Oceń
Władze jednego z największych portów w Europie – Schiphol w Amsterdamie – poprosiły linie lotnicze, aby zmniejszyły w najbliższych dniach liczbę lotów i odwołały część rejsów. W weekend może ponownie dojść do ogromnych zakłóceń, co tylko spotęguje i tak panujący chaos wśród pasażerów na lotnisku. Przewoźnicy nie kryją swojego rozczarowania i frustracji.
Lotnisko Amsterdam-Schiphol po raz kolejny w ostatnim czasie zmaga się z poważnymi utrudnieniami. W miniony weekend 23 kwietnia doszło do nieoczekiwanego strajku pracowników personelu bagażowego KLM, co sparaliżowało pracę portu. W kolejnych dniach pasażerowie musieli borykać się z wielogodzinnymi kolejkami w punktach bezpieczeństwa – czas oczekiwania wynosił nawet pięć godzin. Jak podawały lokalne media, w kolejkach dochodziło do awantur oraz zasłabnięć. Okazuje się jednak, że to nie koniec problemów.
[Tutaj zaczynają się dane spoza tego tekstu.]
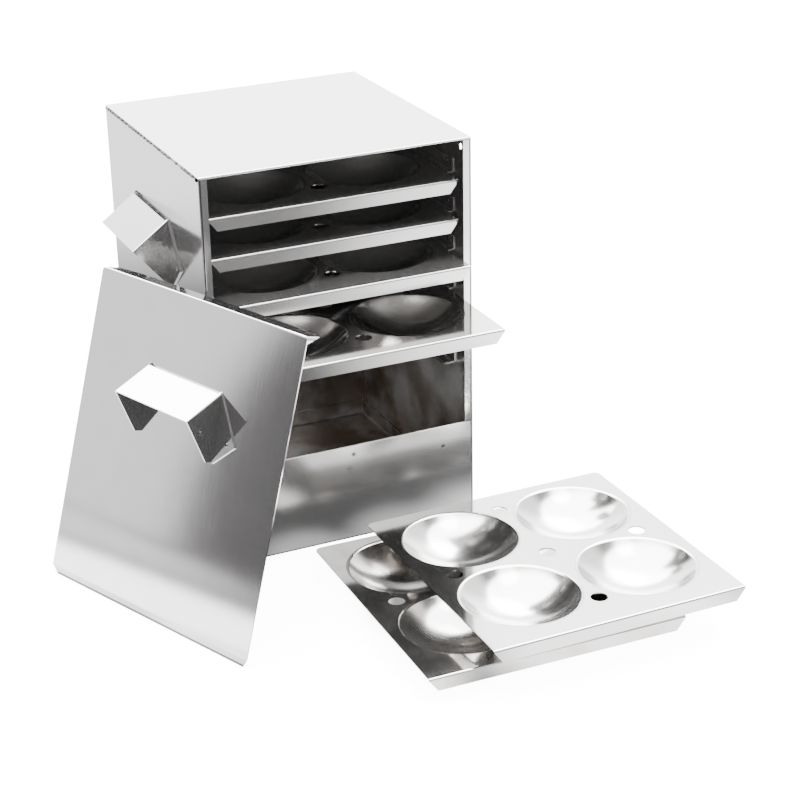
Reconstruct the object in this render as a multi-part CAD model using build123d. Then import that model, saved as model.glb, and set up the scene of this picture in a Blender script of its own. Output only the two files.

Lotnisko Schiphol. Linie muszą anulować część lotów
W ten weekend zapowiadają się kolejne utrudnienia. Władze holenderskiego lotniska obawiając się, że znów może dojść do niezapowiedzianego strajku pracowników, już teraz wysyłają specjalne prośby do przewoźników.
Jak podano w depeszy agencji Reuters, władze portu Schiphol w Amsterdamie rozesłały do linii lotniczych wiadomość, w której proszą o zmniejszenie częstotliwości rejsów w dniach od 2 do 8 maja. Priorytetem, jak wyjaśniono, jest zmniejszenie liczby pasażerów przybywających na to lotnisko.
W związku z tym przewoźnicy proszeni są też o to, aby nie przyjmować już kolejnych rezerwacji od klientów na loty do Amsterdamu w wyżej wymienionym terminie. Władze portu wyjaśniły w mailu, że to niezbędny krok, aby zapobiec jeszcze większym zakłóceniom.
Jak podaje portal Fly4free, cytując holenderską agencję ANP, linie Air France oraz KLM najprawdopodobniej odwołają część połączeń już w piątek i w kolejnych dniach. Nie wiadomo, jaką decyzję podejmą inni europejscy przewoźnicy.